A unção que recebestes dEle,
permanece em vós,
e não tendes necessidade alguma
de que alguém vos ensine;
mas como sua unção vos ensina sobre tudo,
assim como ela vos ensinou,
permanecei nEle.

Permanecei nEle,
para que, quando Ele se manifestar,
sejamos semelhantes a Ele
e o vejamos tal como Ele é".

I Jo.2,20-21,27-28;3,2

São palavras muito claras, que quase dispensam comentário, com exceção, talvez, daquela em que João afirma que havia muitos naquela comunidade que não necessitavam mais que alguém os ensinasse, pois a unção do Espírito Santo já tudo lhes ensinava. O que João queria dizer com isso? São estas palavras que devam ser usadas por um apóstolo que recebeu de Deus o dever de ensinar aos homens o desejo de aprender e a humildade da primeira bem aventurança para que possam buscar a Deus? Em vez de pessoas assim, tais palavras não estariam fazendo de seus leitores pessoas convencidas? Não, ao contrário; deve-se subentender aqui que os leitores de João eram pessoas que conheciam as Sagradas Escrituras; João estava então lhes fazendo ver, com um finíssimo jogo de palavras, como estavam se cumprindo no Cristo as profecias do Antigo Testamento, em particular aquela em que Jeremias, muitos séculos antes, havia anunciado o estabelecimento de uma Nova Aliança:

"Naqueles dias,
diz o Senhor,
esta será a Aliança
que farei com a casa de Israel:

Colocarei a minha Lei nos seus corações,
e a imprimirei nas suas mentes;

serei para eles o seu Deus,
e eles serão para mim o seu povo.

Ninguém mais ensinará o seu próximo,
e o seu irmão,
dizendo-lhe:

`Conhece o Senhor'.

Porque todos me conhecerão
diz o Senhor,
desde o menor de todos
até ao maior entre eles.

E eu lhes perdoarei as suas iniquidades,
e não me lembrarei mais dos seus pecados".

Jer. 31, 33-34

Deste modo, na comunidade à qual dirigiu a sua primeira carta, João nos afirma ter encontrado pessoas que haviam recebido a unção do Espírito Santo e possuíam uma ciência tal que realizavam a profecia de Jeremias.

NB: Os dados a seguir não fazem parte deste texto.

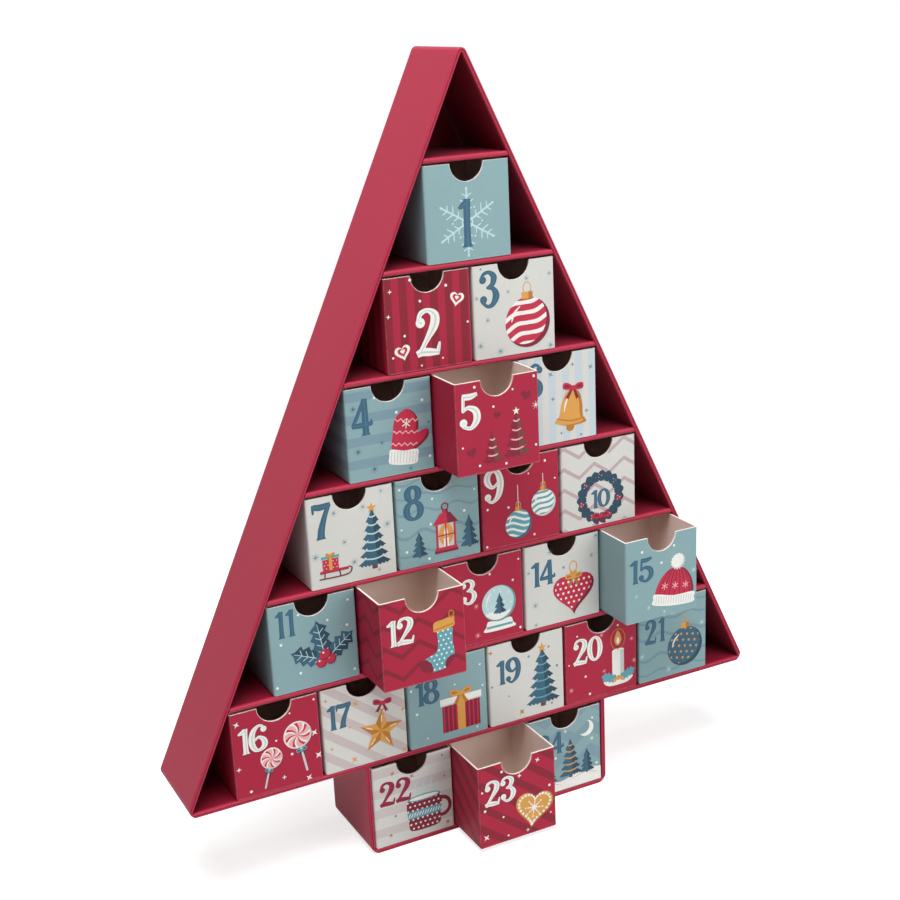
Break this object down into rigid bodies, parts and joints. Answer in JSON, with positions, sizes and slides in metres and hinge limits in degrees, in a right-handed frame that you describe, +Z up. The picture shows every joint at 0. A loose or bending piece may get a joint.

Nas suas segunda e terceira cartas, S. João faz afirmações que são deixadas em uma formulação mais genérica, pois estas duas últimas cartas são escritos curtíssimos, de poucas linhas, e em sua brevidade não oferecem a possibilidade de uma interpretação mais precisa pelo contexto. É difícil, por isso, determinar o sentido exato que João quiz dar às suas expressões da segunda e terceira epístolas. Mas não se pode deixar de considerar que as mesmas palavras de que João aqui se utiliza possuem, na primeira epístola, e mais ainda, no seu Evangelho, uma obra quase uma centena de vezes mais extensa do que estes dois brevíssimos bilhetes, significados que não deixam margem a dúvidas.

Da comunidade à qual dirigiu a sua segunda carta, João diz o seguinte:

"Muito me alegrei por ter encontrado
alguns dos teus filhos que vivem na verdade,
segundo o mandamento que recebemos do Pai".

II Jo. 1, 4

E para a comunidade à qual destinou a terceira carta, João escreveu as seguintes linhas:

"Muito me alegrei com a chegada dos irmãos
e com o testemunho que deram
de como viver na verdade.

Não há alegria maior para mim
do que saber que os meus filhos
vivem na verdade".

III Jo. 1, 3-4



Referências

(109) A cronologia das obras de Tomás de Aquino se encontra na maioria das obras importantes de introdução ao seu estudo, assim como nas introduções das edições latinas citadas na bibliografia constante no final deste trabalho.
(110) Guillelmus de Tocco: Vita Sancti Thomae Aquinatis, C. 58.
(111) S. Agostinho: Retractationes libri II, PL 32, 583-658.
(112) Ameal, João: São Tomás de Aquino; Porto, Livraria Tavares Martins, 1956; pg. 144.
(113) Ibidem; pg. 145, segundo o depoimento de Bartolomeu de Cápua no processo de canonização.
(114) Ibidem; pgs 144-146, citando Tocco e o depoimento de Bartolomeu de Cápua no processo de canonização. Também Guillelmus de Tocco, o.c., C. 63.
(115) Ibidem; pg.146.
(116) Petrus Lombardus: Sententiarum Libri IV; L. III, d. 35, 4; PL 192, 828.
(117) S. João da Cruz: Subida do Monte Carmelo; II, c. 25-26.
(118) Summa Theologiae, IIIa, Q.48 a.6.